Print, exactly as they stand, the lines from the start of the listing to the line containing "# Bill and bare face", inclusive.

Data:
+--
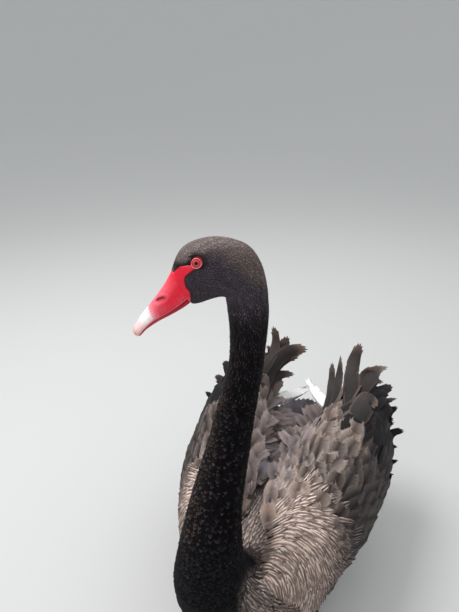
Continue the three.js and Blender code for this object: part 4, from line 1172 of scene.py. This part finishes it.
def tail(material):
    """Tail fan of rounded feathers in tiers over the rump, each a step below the one before."""
    curves, halves, roots = [], [], []
    for count, length, half, spread, root_x, top, rise in TAIL_TIERS:
        for i in range(count):
            share = (i + i % 2) / count * (-1 if i % 2 else 1)
            angle = math.radians(spread / 2) * share
            root = np.array([root_x * share, RUMP["y"][1] - 24, top - 1.3 * i])
            reach = length * (1 - 0.22 * share * share)
            tip = root + np.array([math.sin(angle) * reach, math.cos(angle) * reach, rise])
            curves.append(arched(root, tip, 4))
            halves.append(half)
            roots.append((0.985, 0.02 * share))
    base = speckled(np.tile(CHARCOAL * 1.6, (len(curves), 1)), 0.25)
    piece = free_feathers(
        "tail_fan", barbed_pattern(18, 0.32, 0.93, 0.08), np.array(curves), UP, halves,
        (base, base * 3.5, np.full(len(base), 0.7)), np.array(roots).T, material, cup=0.18,
    )
    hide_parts("tail")


# Bill and bare face

def bill_sizes(f):
    """Ridge, mouth line, lower edge and half width along the bill, closing round its tip."""
    end, up = BILL[-1, 0], BILL_TIP["up"]
    ridge, mouth, low, half = columns_at(BILL, np.minimum(f, end))
    close = np.sqrt(1 - np.clip((f - end) / (BILL_TIP["f"] - end), 0, 1) ** 2)
    return mix(up, ridge, close), mix(up - 1, mouth, close), mix(up - 2, low, close), half * close


def bill_stations(end, count):
    """Places along the bill, closer toward its tip."""
    return mix(BILL[0, 0], end, np.sin(np.linspace(0, 1, count) * math.pi / 2) ** 0.9)[:, None]


def bill_paint(f, s, u):
    """Crimson bill with a painted reflection of the sky along its ridge, and a soft white patch before its
    flesh-coloured nail.
    """
    ridge, mouth, _, _ = bill_sizes(np.clip(f, BILL[0, 0], BILL_TIP["f"] - 0.5))
    rise = np.clip((u - mouth) / np.maximum(ridge - mouth, 1), 0, 1)
    rough = 0.6 * np.sin(f * 1.3 + u * 0.9) + 0.5 * np.sin(f * 0.7 - u * 2.1 + s * 0.6)
    speckle = ease(0.55, 0.95, 0.5 + 0.3 * np.sin(f * 4.1 + u * 2.3) + 0.3 * np.sin(f * 2.3 - u * 4.7))
    in_band = f - (69.5 + rough * 1.1 + (1 - rise) * 4)
    return layered(CRIMSON, [
        (DEEP_RED, 0.3 * ease(0.35, 0.0, rise)),
        # Painted reflection: pink along the ridge, where the sky is reflected.
        (PINK, 0.6 * ease(0.62, 1.0, rise) * ease(20, 50, f)),
        (PINK * 0.8, 0.3 * ease(48, 66, f + rough * 2)),
        (PINK, 0.6 * ease(56, 46, f) * ease(32, 38, f) * ease(0.5, 0.2, rise) * speckle),
        (PINK * 1.08, ease(-7, 0.5, in_band) * 0.85),
        (BAND, ease(-1, 5, in_band) * ease(0.02, 0.35, rise)),
        (PALE_PINK, ease(83, 90, f + rough)),
        (NAIL, ease(95, 100.5, f + rough * 0.5) * 0.9),
        (NAIL, ease(82, 94, f) * ease(0.45, 0.1, rise) * 0.8),
        (PINK * 1.05, ease(0.07, 0.02, rise) * ease(34, 42, f) * 0.75),
    ])


def upper_bill(material):
    """The upper bill with its nostrils and its nail, closed underneath and at its base."""
    f = bill_stations(BILL_TIP["f"], 120)
    angle = np.linspace(0, math.pi, 81)[None]
    ridge, mouth, _, half = bill_sizes(f)
    across = np.sign(np.cos(angle)) * np.abs(np.cos(angle)) ** 0.85 * half
    up = mouth + (ridge - mouth) * np.sin(angle) ** 0.9
    f, across, up = np.broadcast_arrays(f, across, up)
    ahead, above, lean = f - NOSTRIL["f"], up - NOSTRIL["up"], NOSTRIL["lean"]
    long = (ahead * math.cos(lean) + above * math.sin(lean)) / NOSTRIL["long"]
    tall = (above * math.cos(lean) - ahead * math.sin(lean)) / NOSTRIL["tall"]
    on_side = np.abs(across) > 4
    hole = np.exp(-(long ** 4 + tall ** 2) * 1.2) * on_side
    rim = np.exp(-((np.sqrt(long ** 2 * 0.8 + tall ** 2 * 0.4) - 1.3) / 0.35) ** 2) * on_side
    nail = ease(93.5, 95.5, f) * ease(7, 5.5, np.abs(across)) * 0.4
    out = np.sign(across) * (0.4 * rim - NOSTRIL["deep"] * hole)
    points = in_head(f, across + out, up + nail)
    # Painted shade: deep red inside each nostril.
    paint = layered(bill_paint(f, across, up), [(PINK, rim * 0.25), (DEEP_RED * 0.8, hole)])
    rows, columns = f.shape
    hub = rows * columns
    around = np.arange(columns)
    cap = np.stack([np.full(columns, hub), np.roll(around, -1), around], -1)
    piece = mesh_piece(
        "bill_top", np.concatenate([points.reshape(-1, 3), points[:1].mean(1)]),
        [grid_faces(rows, columns, True), cap], material,
        paint=np.concatenate([paint.reshape(-1, 3), DEEP_RED[None]]),
    )
    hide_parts("bill_upper")


def lower_bill(material):
    """The lower bill, narrower toward its underside and just inside the upper one."""
    f = bill_stations(BILL_TIP["f"] - 2.5, 80)
    angle = turns(48)[None]
    _, mouth, low, half = bill_sizes(f)
    up = (mouth + low) / 2 + np.sin(angle) * (mouth - low) / 2
    rise = (up - low) / np.maximum(mouth - low, 0.5)
    across = np.cos(angle) * np.maximum(half - 1.2, 0.3) * mix(0.78, 1.0, rise)
    paint = layered(DEEP_RED, [(CRIMSON * 0.7, rise), (PINK * 0.8, 0.5 * ease(45, 95, f))])
    points, triangles = capped_tube(in_head(f, across, up - 0.3))
    piece = mesh_piece("bill_bottom", points, [triangles], material,
                       paint=np.concatenate([paint.reshape(-1, 3), DEEP_RED[None], DEEP_RED[None]]))
    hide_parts("bill_lower")


def bare_face(material):
    """Red skin from the bill to the eyes, laid over the head's skin and sunk along its edge."""
    t, angle = np.meshgrid(np.linspace(0, 0.44, 140), turns(320), indexing="ij")
    margin = bare_margin(head_surface(t, angle))
    inset = mix(1.4, 0.0, ease(-0.6, 1.4, margin)) + 2.2 * ease(0.03, 0.0, t)
    points = head_surface(t, angle, inset)
    faces = grid_faces(*t.shape, True)
    faces = faces[(margin.ravel()[faces] > -0.9).any(1)]
    used, faces = np.unique(faces, return_inverse=True)
    f, s, u = np.moveaxis(to_head(points), -1, 0)
    # Painted shade: darker along the edge, where the face sinks under the feathers.
    paint = layered(bill_paint(f, s, u), [(DEEP_RED * 0.5, ease(1.2, 0.2, margin))])
    mesh_piece("bare_face", points.reshape(-1, 3)[used], [faces.reshape(-1, 4)], material,
               paint=paint.reshape(-1, 3)[used])


# Eyes and lids

def eye_place(side):
    """Middle of an eye, and its axes: forward, up its tilted face, and out of it."""
    tilt = EYE["tilt"]
    out = side * LEFTWARD * math.cos(tilt) + CROWNWARD * math.sin(tilt)
    up = CROWNWARD * math.cos(tilt) - side * LEFTWARD * math.sin(tilt)
    return in_head(0, side * EYE["side"], EYE["up"]), np.array([FORWARD, up, out])


def lids(material):
    """A thick red ring round each eye, from the eyeball down to the skin, with a thin pale edge that is
    partly a painted highlight, and painted shade in the groove by the eyeball.
    """
    t, angle = np.meshgrid(np.linspace(0, 0.6, 60), turns(90), indexing="ij")
    skin = head_surface(t, angle, 0.3).reshape(-1, 3)
    tree = BVHTree.FromPolygons(skin.tolist(), grid_faces(*t.shape, True).tolist())
    around, above = turns(80), 40
    reach, rise, pale = LID.T[:, :, None]
    ahead, up = reach * np.cos(around) * 1.04, reach * np.sin(around)
    ball = np.sqrt(EYE["radius"] ** 2 - np.minimum(reach, EYE["radius"] - 0.1) ** 2)
    # Painted shade: dark in the groove next to the eyeball. The pale edge is partly a painted highlight.
    paint = layered(CRIMSON * 1.15, [(PALE_PINK, pale), (DEEP_RED * 0.25, ease(4.15, 3.85, reach))])
    for name, side in SIDES.items():
        middle, axes = eye_place(side)
        starts = middle + np.stack([ahead[-1], up[-1], np.full(len(around), above)], -1) @ axes
        flat = above - np.array([tree.ray_cast(Vector(start), Vector(-axes[2]))[3] for start in starts])
        out = mix(ball, flat, ease(4.4, 5.6, reach)) + rise
        points = middle + np.stack([ahead, up, out], -1) @ axes
        mesh_piece(f"lid_{name}", points, [grid_faces(*out.shape, True)], material,
                   paint=np.broadcast_to(paint, points.shape))


def eyes(material):
    """Two wet eyeballs, each with a dark pupil in a rayed iris."""
    polar, turn = np.linspace(0, math.pi, 49)[:, None], turns(64)[None]
    wide, out = np.sin(polar) * EYE["radius"], np.cos(polar) * EYE["radius"]
    ball = np.stack(np.broadcast_arrays(wide * np.cos(turn), wide * np.sin(turn), out), -1)
    rays = 0.88 + 0.12 * np.sin(turn * 23)
    iris = IRIS * (rays * mix(0.7, 1.15, ease(EYE["pupil"], EYE["iris"], wide)))[..., None]
    paint = layered(INK * 0.15, [
        (iris, ease(EYE["pupil"] - 0.15, EYE["pupil"] + 0.15, wide)),
        (DEEP_RED * 0.2, ease(EYE["iris"] - 0.3, EYE["iris"], wide)),
    ])
    for name, side in SIDES.items():
        middle, axes = eye_place(side)
        piece = mesh_piece(f"eyeball_{name}", middle + ball @ axes, [grid_faces(*ball.shape[:2], True)],
                           material, paint=paint)
        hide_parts(f"eye_{name}")


# Legs and feet

def legs(materials):
    """Smooth, scaly legs and webbed feet over the plain ones, and horn on the claws."""
    for side in SIDES:
        for part in ("leg", "foot"):
            solid = mesh_parts(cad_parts[f"{part}_{side}"].data)
            points, triangles, _ = smooth_skin(*solid, *LEG_SKIN)
            piece = mesh_piece(f"skin_{part}_{side}", over_floor(points), [triangles], materials["leg"])
            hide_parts(f"{part}_{side}")
        for number in range(1, 5):
            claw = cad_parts[f"claw_{side}_{number}"]
            claw.data.materials.clear()
            claw.data.materials.append(materials["claw"])
            claw.data.polygons.foreach_set("use_smooth", np.ones(len(claw.data.polygons), bool))


# Floor, light and camera

def aimed(name, data, place, way):
    """A lamp or camera at a place in metres, looking along a way."""
    thing = placed(name, data)
    thing.location = place
    thing.rotation_euler = Vector(way).to_track_quat("-Z", "Y").to_euler()
    return thing


def studio():
    """A pale floor that curves up into a low rim far off, soft light from above, and the camera."""
    edge = 14000
    reach = (np.linspace(0, 1, 30) ** 1.5 * edge)[:, None]
    rise = np.maximum(reach / edge - 0.2, 0) ** 2 * edge
    around = turns(64)
    points = np.stack(np.broadcast_arrays(reach * np.cos(around), reach * np.sin(around), rise), -1)
    faces = grid_faces(*points.shape[:2], True)[:, ::-1]
    mesh = bpy.data.meshes.new("floor")
    mesh.from_pydata((points.reshape(-1, 3) * MM).tolist(), [], faces.tolist())
    mesh.polygons.foreach_set("use_smooth", np.ones(len(mesh.polygons), bool))
    floor = placed("floor", mesh)
    material, _, shader = new_material("floor_matt", 0.9, 0.1)
    shader.inputs["Base Color"].default_value = (0.56, 0.56, 0.55, 1)
    mesh.materials.append(material)

    world = bpy.data.worlds.new("studio")
    bpy.context.scene.world = world
    world.use_nodes = True
    sky = world.node_tree.nodes["Background"]
    sky.inputs["Color"].default_value = (0.94, 0.97, 1.0, 1)
    sky.inputs["Strength"].default_value = 0.85

    middle = Vector((0, 0, 0.3))
    for name, place, size, power in [
        ("key", (-1.0, 0.1, 2.4), 1.0, 42),
        ("fill", (-0.3, -1.9, 1.3), 1.6, 9),
        ("rear", (0.5, 1.9, 2.3), 1.6, 10),
    ]:
        light = bpy.data.lights.new(name, "AREA")
        light.energy = power
        light.size = size
        aimed(name, light, place, middle - Vector(place))

    # The camera's focal length as a share of the picture's height, its place, and its turn and dip.
    focal_share, sensor = 460 / 612, 36.0
    place, heading, dip = (0.167, -0.589, 0.895), math.radians(22), math.radians(26)
    camera = bpy.data.cameras.new("camera")
    camera.lens = focal_share * sensor
    camera.sensor_width = sensor
    camera.clip_end = 50
    way = (-math.sin(heading) * math.cos(dip), math.cos(heading) * math.cos(dip), -math.sin(dip))
    bpy.context.scene.camera = aimed("camera", camera, place, way)
    bpy.context.scene.view_settings.view_transform = "Standard"


def main():
    studio()
    # Vanes have a count of barbs, their contrast, roughness and sheen, and paint has roughness, size and
    # depth of its grain, and sheen.
    materials = {
        "small": feather_material("small_vanes", 5, 0.12, 0.75, 0.06),
        "body": feather_material("body_vanes", 8, 0.14),
        "wing": feather_material("wing_vanes", 21, 0.4, 0.65, 0.15),
        "curl": feather_material("curled_vanes", 40, 0.09, 0.6, 0.25),
        "white": feather_material("white_vanes", 22, 0.04, 0.6, 0.25),
        "skin": painted_material("feathered_skin", 0.85, 300.0, 0.0004, 0.1),
        "bill": painted_material("bill_horn", 0.38, 240.0, 0.0001, 0.35),
        "eye": painted_material("wet_eye", 0.06, 500.0, 0.0, 0.2),
        "leg": scaly_material("leg_scales", (0.030, 0.027, 0.027), 0.5),
        "claw": new_material("claw_horn", 0.3)[0],
    }
    claw_shader = materials["claw"].node_tree.nodes["Principled BSDF"]
    claw_shader.inputs["Base Color"].default_value = (0.015, 0.013, 0.013, 1)

    points, triangles = body_skin()
    skin = mesh_piece("skin_body", points, [triangles], materials["skin"],
                      paint=body_colours(points) * 0.4)
    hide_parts(*FLESH)
    body_coats(body_sheet(points, triangles), materials)

    for name, side in SIDES.items():
        wing = wing_sheet(side)
        wing_skin(name, wing, materials["skin"])
        wing_coats(name, wing, materials)
        wing_curls(name, wing, materials["curl"])
        rear_feathers(name, wing, materials["curl"])
        tertials(name, wing, materials["curl"])
        primaries(name, wing, materials["white"])
    tail(materials["curl"])

    bare_face(materials["bill"])
    upper_bill(materials["bill"])
    lower_bill(materials["bill"])
    eyes(materials["eye"])
    lids(materials["bill"])
    legs(materials)


main()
+--
Right answer:
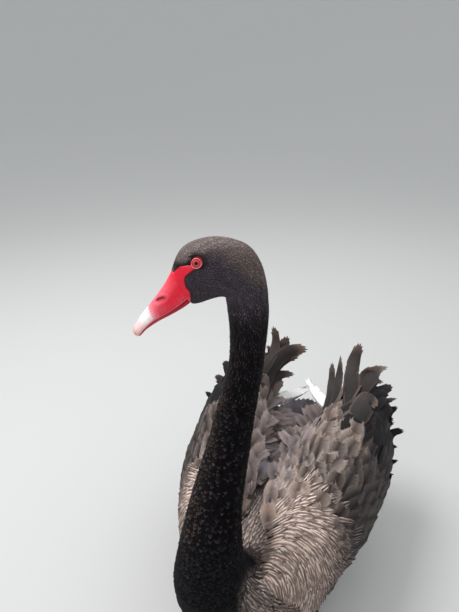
Continue the three.js and Blender code for this object: part 4, from line 1172 of scene.py. This part finishes it.
def tail(material):
    """Tail fan of rounded feathers in tiers over the rump, each a step below the one before."""
    curves, halves, roots = [], [], []
    for count, length, half, spread, root_x, top, rise in TAIL_TIERS:
        for i in range(count):
            share = (i + i % 2) / count * (-1 if i % 2 else 1)
            angle = math.radians(spread / 2) * share
            root = np.array([root_x * share, RUMP["y"][1] - 24, top - 1.3 * i])
            reach = length * (1 - 0.22 * share * share)
            tip = root + np.array([math.sin(angle) * reach, math.cos(angle) * reach, rise])
            curves.append(arched(root, tip, 4))
            halves.append(half)
            roots.append((0.985, 0.02 * share))
    base = speckled(np.tile(CHARCOAL * 1.6, (len(curves), 1)), 0.25)
    piece = free_feathers(
        "tail_fan", barbed_pattern(18, 0.32, 0.93, 0.08), np.array(curves), UP, halves,
        (base, base * 3.5, np.full(len(base), 0.7)), np.array(roots).T, material, cup=0.18,
    )
    hide_parts("tail")


# Bill and bare face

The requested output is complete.